■ TASK DESCRIPTION: All records should be reproduced verbatim.
*** ROWS
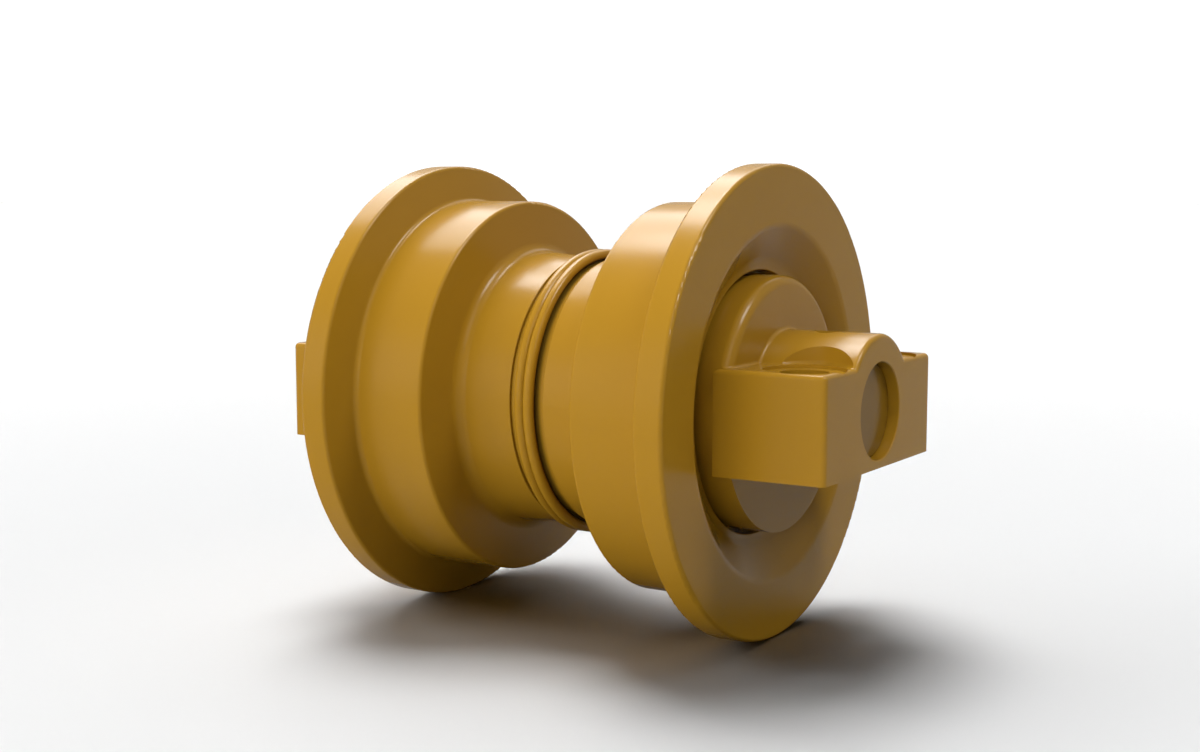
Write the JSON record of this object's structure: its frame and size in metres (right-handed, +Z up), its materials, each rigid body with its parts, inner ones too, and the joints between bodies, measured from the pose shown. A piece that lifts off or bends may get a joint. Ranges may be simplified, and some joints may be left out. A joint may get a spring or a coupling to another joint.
{
  "type": "single flange track roller",
  "caption": "Sealed crawler track roller: a flanged, waisted shell turning on a fixed shaft, carried by end collars with bolt ears.",
  "frame": {"origin": "middle of the roller on the shaft axis", "axes": "+Y along the shaft axis, +Z up, away from the collars' flat faces, +X across"},
  "size_m": [0.24, 0.32, 0.24],
  "materials": {
    "paint": "satin",
    "bare_steel": "ground",
    "seal_iron": "lapped",
    "bronze": "machined",
    "rubber": "matte"
  },
  "bodies": {
    "axle": {"shaft": "paint", "oil_plug": "bare_steel", "left_collar": "paint", "right_collar": "paint", "left_collar_pin": "bare_steel", "right_collar_pin": "bare_steel", "left_shaft_o_ring": "rubber", "right_shaft_o_ring": "rubber", "left_fixed_seal_ring": "seal_iron", "right_fixed_seal_ring": "seal_iron", "left_fixed_toric": "rubber", "right_fixed_toric": "rubber"},
    "roller": {"weld_curls": "paint", "inner_weld_curls": "bare_steel", "left_shell": "paint", "right_shell": "paint", "left_bushing": "bare_steel", "right_bushing": "bare_steel", "left_bushing_lining": "bronze", "right_bushing_lining": "bronze", "left_bushing_dowels": "bare_steel", "right_bushing_dowels": "bare_steel", "left_turning_seal_ring": "seal_iron", "right_turning_seal_ring": "seal_iron", "left_turning_toric": "rubber", "right_turning_toric": "rubber"}
  },
  "joints": [
    {"name": "roller_spin", "type": "hinge", "parent": "axle", "child": "roller", "pos_m": [0, 0, 0], "axis": [0, 1, 0], "continuous": true}
  ]
}
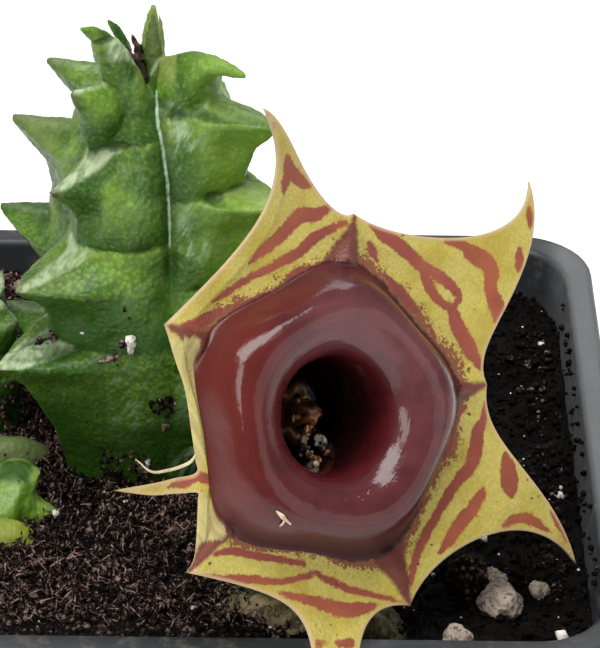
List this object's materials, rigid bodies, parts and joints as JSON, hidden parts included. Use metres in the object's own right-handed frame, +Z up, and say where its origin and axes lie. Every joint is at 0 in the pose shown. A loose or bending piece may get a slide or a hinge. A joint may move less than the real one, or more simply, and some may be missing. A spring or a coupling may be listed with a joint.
{
  "type": "potted lifesaver plant",
  "caption": "Small star-flowered succulent in a square nursery pot: ribbed, toothed green stems in dark soil and a striped flower with a thick glossy ring.",
  "frame": {"origin": "centre of the pot's flat underside", "axes": "+Z up along the pot; -Y is the side of the pot that the flower leans over, +X to its right"},
  "size_m": [0.07, 0.0755, 0.1098],
  "materials": {
    "pot_plastic": "thin moulded nursery plastic, dark grey, slightly dusty",
    "potting_soil": "moist peat and bark crumbs",
    "green_skin": "waxy green succulent skin",
    "young_green": "young yellow-green succulent skin",
    "withered_skin": "dry, mottled olive-brown skin",
    "petal": "fleshy yellow flower with red-brown stripes and a glossy maroon ring",
    "corona_flesh": "waxy orange and brown",
    "stalk_green": "smooth green stalk",
    "pumice": "rough, pale, porous"
  },
  "bodies": {
    "root": {"pot": "pot_plastic", "soil": "potting_soil", "main_stem": "green_skin", "side_stem": "green_skin", "creeping_stem": "green_skin", "offset_stem": "young_green", "old_stem": "withered_skin", "corolla": "petal", "corona": "corona_flesh", "flower_stalk": "stalk_green", "pumice_1": "pumice", "pumice_2": "pumice", "pumice_3": "pumice", "pumice_4": "pumice", "pumice_5": "pumice", "pumice_6": "pumice"}
  },
  "joints": []
}
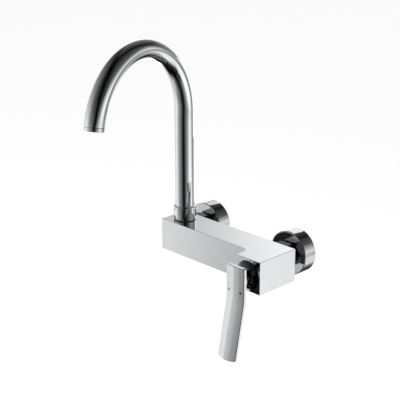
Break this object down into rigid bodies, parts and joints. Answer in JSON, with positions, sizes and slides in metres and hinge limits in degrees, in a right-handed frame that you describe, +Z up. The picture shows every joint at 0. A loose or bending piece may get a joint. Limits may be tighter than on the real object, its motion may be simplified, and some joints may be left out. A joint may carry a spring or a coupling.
{
  "type": "wall mounted kitchen mixer tap",
  "caption": "Chrome wall-mounted kitchen mixer: square bar on two wall unions, swivelling gooseneck spout, and a flat hanging lever on a block at the right end.",
  "frame": {"origin": "on the wall plane, midway between the two inlet axes and level with them", "axes": "+X to the user's right along the bar, -Y out of the wall towards the user, +Z up"},
  "size_m": [0.2107, 0.2661, 0.3721],
  "materials": {
    "chrome": "polished",
    "brass": "turned",
    "rubber": "moulded",
    "nylon": "moulded",
    "ceramic": "lapped",
    "steel": "drawn",
    "case_plastic": "moulded",
    "index_light": "gloss",
    "index_dark": "gloss"
  },
  "bodies": {
    "mixer": {"body": "chrome", "spout_bush": "nylon", "cartridge_base": "case_plastic", "port_seals": "rubber", "disc_fixed": "ceramic", "cartridge_case": "case_plastic", "retaining_nut": "brass", "bonnet": "chrome", "inlet_tail_left": "chrome", "union_nut_left": "chrome", "union_washer_left": "rubber", "strainer_left": "steel", "eccentric_left": "chrome", "flange_left": "chrome", "flange_seal_left": "rubber", "inlet_tail_right": "chrome", "union_nut_right": "chrome", "union_washer_right": "rubber", "strainer_right": "steel", "eccentric_right": "chrome", "flange_right": "chrome", "flange_seal_right": "rubber"},
    "spout": {"spout_tube": "chrome", "spout_collar": "chrome", "spout_tail": "brass", "spout_oring_upper": "rubber", "spout_oring_lower": "rubber", "spout_clip": "steel", "aerator_ring": "chrome", "aerator_insert": "nylon", "aerator_washer": "rubber"},
    "turner": {"cartridge_core": "nylon", "pivot_pin": "steel"},
    "lever": {"stem": "brass", "lever": "chrome", "grub_screw": "steel", "screw_plug": "chrome", "index_left": "index_light", "index_right": "index_dark"},
    "shuttle": {"disc_moving": "ceramic"}
  },
  "joints": [
    {"name": "spout_swivel", "type": "hinge", "parent": "mixer", "child": "spout", "pos_m": [-0.0665, -0.0645, 0], "axis": [0, 0, 1], "range_deg": [-113, 87]},
    {"name": "lever_turn", "type": "hinge", "parent": "mixer", "child": "turner", "pos_m": [0.0875, -0.09, 0], "axis": [0, -1, 0], "range_deg": [-50, 50]},
    {"name": "lever_lift", "type": "hinge", "parent": "turner", "child": "lever", "pos_m": [0.0875, -0.09, 0], "axis": [-1, 0, 0], "range_deg": [0, 25]},
    {"name": "disc_slide", "type": "slide", "parent": "turner", "child": "shuttle", "axis": [0, 0, -1], "range_m": [0, 0.0029]}
  ],
  "couplings": [
    {"joint": "disc_slide", "follows": "lever_lift", "m_per_rad": 0.00655}
  ]
}
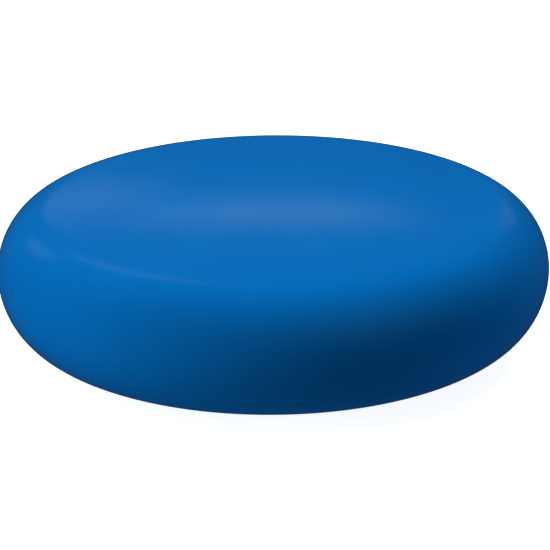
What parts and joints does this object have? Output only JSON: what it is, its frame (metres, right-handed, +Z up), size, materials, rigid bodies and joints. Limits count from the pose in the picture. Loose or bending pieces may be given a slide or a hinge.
******
■ RESPONSE TO THE TASK:
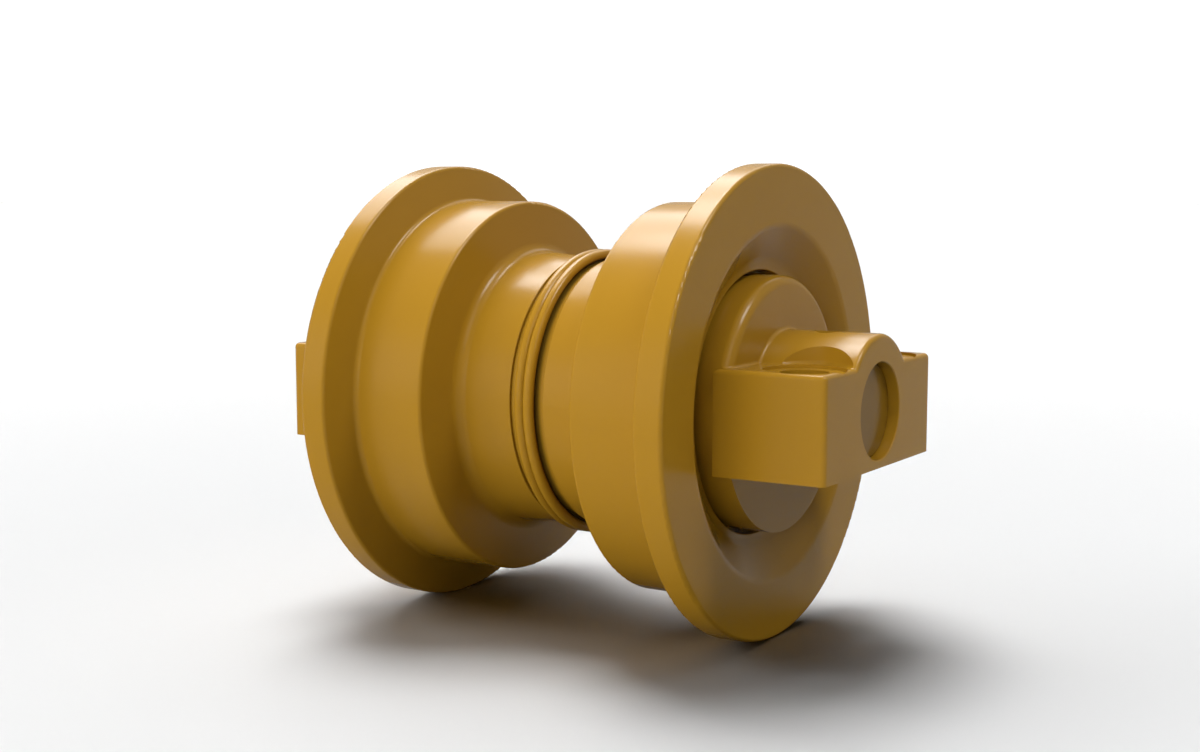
Write the JSON record of this object's structure: its frame and size in metres (right-handed, +Z up), its materials, each rigid body with its parts, inner ones too, and the joints between bodies, measured from the pose shown. A piece that lifts off or bends may get a joint. Ranges may be simplified, and some joints may be left out. A joint may get a spring or a coupling to another joint.
{
  "type": "single flange track roller",
  "caption": "Sealed crawler track roller: a flanged, waisted shell turning on a fixed shaft, carried by end collars with bolt ears.",
  "frame": {"origin": "middle of the roller on the shaft axis", "axes": "+Y along the shaft axis, +Z up, away from the collars' flat faces, +X across"},
  "size_m": [0.24, 0.32, 0.24],
  "materials": {
    "paint": "satin",
    "bare_steel": "ground",
    "seal_iron": "lapped",
    "bronze": "machined",
    "rubber": "matte"
  },
  "bodies": {
    "axle": {"shaft": "paint", "oil_plug": "bare_steel", "left_collar": "paint", "right_collar": "paint", "left_collar_pin": "bare_steel", "right_collar_pin": "bare_steel", "left_shaft_o_ring": "rubber", "right_shaft_o_ring": "rubber", "left_fixed_seal_ring": "seal_iron", "right_fixed_seal_ring": "seal_iron", "left_fixed_toric": "rubber", "right_fixed_toric": "rubber"},
    "roller": {"weld_curls": "paint", "inner_weld_curls": "bare_steel", "left_shell": "paint", "right_shell": "paint", "left_bushing": "bare_steel", "right_bushing": "bare_steel", "left_bushing_lining": "bronze", "right_bushing_lining": "bronze", "left_bushing_dowels": "bare_steel", "right_bushing_dowels": "bare_steel", "left_turning_seal_ring": "seal_iron", "right_turning_seal_ring": "seal_iron", "left_turning_toric": "rubber", "right_turning_toric": "rubber"}
  },
  "joints": [
    {"name": "roller_spin", "type": "hinge", "parent": "axle", "child": "roller", "pos_m": [0, 0, 0], "axis": [0, 1, 0], "continuous": true}
  ]
}
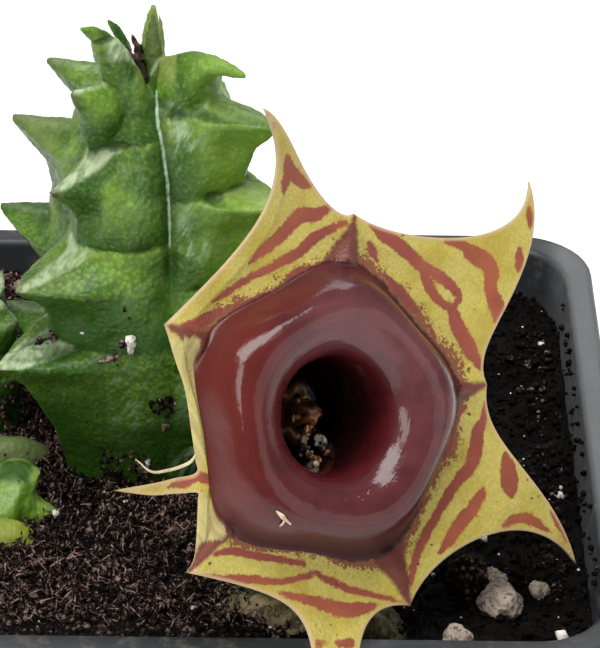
List this object's materials, rigid bodies, parts and joints as JSON, hidden parts included. Use metres in the object's own right-handed frame, +Z up, and say where its origin and axes lie. Every joint is at 0 in the pose shown. A loose or bending piece may get a slide or a hinge. A joint may move less than the real one, or more simply, and some may be missing. A spring or a coupling may be listed with a joint.
{
  "type": "potted lifesaver plant",
  "caption": "Small star-flowered succulent in a square nursery pot: ribbed, toothed green stems in dark soil and a striped flower with a thick glossy ring.",
  "frame": {"origin": "centre of the pot's flat underside", "axes": "+Z up along the pot; -Y is the side of the pot that the flower leans over, +X to its right"},
  "size_m": [0.07, 0.0755, 0.1098],
  "materials": {
    "pot_plastic": "thin moulded nursery plastic, dark grey, slightly dusty",
    "potting_soil": "moist peat and bark crumbs",
    "green_skin": "waxy green succulent skin",
    "young_green": "young yellow-green succulent skin",
    "withered_skin": "dry, mottled olive-brown skin",
    "petal": "fleshy yellow flower with red-brown stripes and a glossy maroon ring",
    "corona_flesh": "waxy orange and brown",
    "stalk_green": "smooth green stalk",
    "pumice": "rough, pale, porous"
  },
  "bodies": {
    "root": {"pot": "pot_plastic", "soil": "potting_soil", "main_stem": "green_skin", "side_stem": "green_skin", "creeping_stem": "green_skin", "offset_stem": "young_green", "old_stem": "withered_skin", "corolla": "petal", "corona": "corona_flesh", "flower_stalk": "stalk_green", "pumice_1": "pumice", "pumice_2": "pumice", "pumice_3": "pumice", "pumice_4": "pumice", "pumice_5": "pumice", "pumice_6": "pumice"}
  },
  "joints": []
}
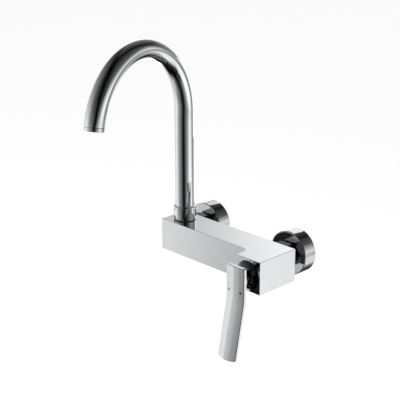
Break this object down into rigid bodies, parts and joints. Answer in JSON, with positions, sizes and slides in metres and hinge limits in degrees, in a right-handed frame that you describe, +Z up. The picture shows every joint at 0. A loose or bending piece may get a joint. Limits may be tighter than on the real object, its motion may be simplified, and some joints may be left out. A joint may carry a spring or a coupling.
{
  "type": "wall mounted kitchen mixer tap",
  "caption": "Chrome wall-mounted kitchen mixer: square bar on two wall unions, swivelling gooseneck spout, and a flat hanging lever on a block at the right end.",
  "frame": {"origin": "on the wall plane, midway between the two inlet axes and level with them", "axes": "+X to the user's right along the bar, -Y out of the wall towards the user, +Z up"},
  "size_m": [0.2107, 0.2661, 0.3721],
  "materials": {
    "chrome": "polished",
    "brass": "turned",
    "rubber": "moulded",
    "nylon": "moulded",
    "ceramic": "lapped",
    "steel": "drawn",
    "case_plastic": "moulded",
    "index_light": "gloss",
    "index_dark": "gloss"
  },
  "bodies": {
    "mixer": {"body": "chrome", "spout_bush": "nylon", "cartridge_base": "case_plastic", "port_seals": "rubber", "disc_fixed": "ceramic", "cartridge_case": "case_plastic", "retaining_nut": "brass", "bonnet": "chrome", "inlet_tail_left": "chrome", "union_nut_left": "chrome", "union_washer_left": "rubber", "strainer_left": "steel", "eccentric_left": "chrome", "flange_left": "chrome", "flange_seal_left": "rubber", "inlet_tail_right": "chrome", "union_nut_right": "chrome", "union_washer_right": "rubber", "strainer_right": "steel", "eccentric_right": "chrome", "flange_right": "chrome", "flange_seal_right": "rubber"},
    "spout": {"spout_tube": "chrome", "spout_collar": "chrome", "spout_tail": "brass", "spout_oring_upper": "rubber", "spout_oring_lower": "rubber", "spout_clip": "steel", "aerator_ring": "chrome", "aerator_insert": "nylon", "aerator_washer": "rubber"},
    "turner": {"cartridge_core": "nylon", "pivot_pin": "steel"},
    "lever": {"stem": "brass", "lever": "chrome", "grub_screw": "steel", "screw_plug": "chrome", "index_left": "index_light", "index_right": "index_dark"},
    "shuttle": {"disc_moving": "ceramic"}
  },
  "joints": [
    {"name": "spout_swivel", "type": "hinge", "parent": "mixer", "child": "spout", "pos_m": [-0.0665, -0.0645, 0], "axis": [0, 0, 1], "range_deg": [-113, 87]},
    {"name": "lever_turn", "type": "hinge", "parent": "mixer", "child": "turner", "pos_m": [0.0875, -0.09, 0], "axis": [0, -1, 0], "range_deg": [-50, 50]},
    {"name": "lever_lift", "type": "hinge", "parent": "turner", "child": "lever", "pos_m": [0.0875, -0.09, 0], "axis": [-1, 0, 0], "range_deg": [0, 25]},
    {"name": "disc_slide", "type": "slide", "parent": "turner", "child": "shuttle", "axis": [0, 0, -1], "range_m": [0, 0.0029]}
  ],
  "couplings": [
    {"joint": "disc_slide", "follows": "lever_lift", "m_per_rad": 0.00655}
  ]
}
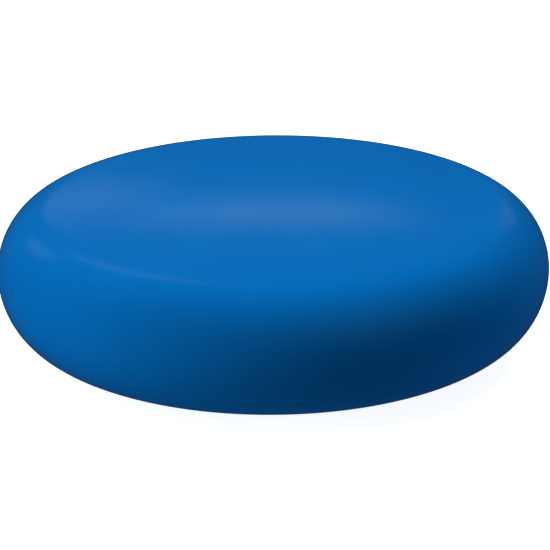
What parts and joints does this object have? Output only JSON: what it is, its frame (metres, right-handed, +Z up), size, materials, rigid bodies and joints. Limits count from the pose in the picture. Loose or bending pieces may be given a slide or a hinge.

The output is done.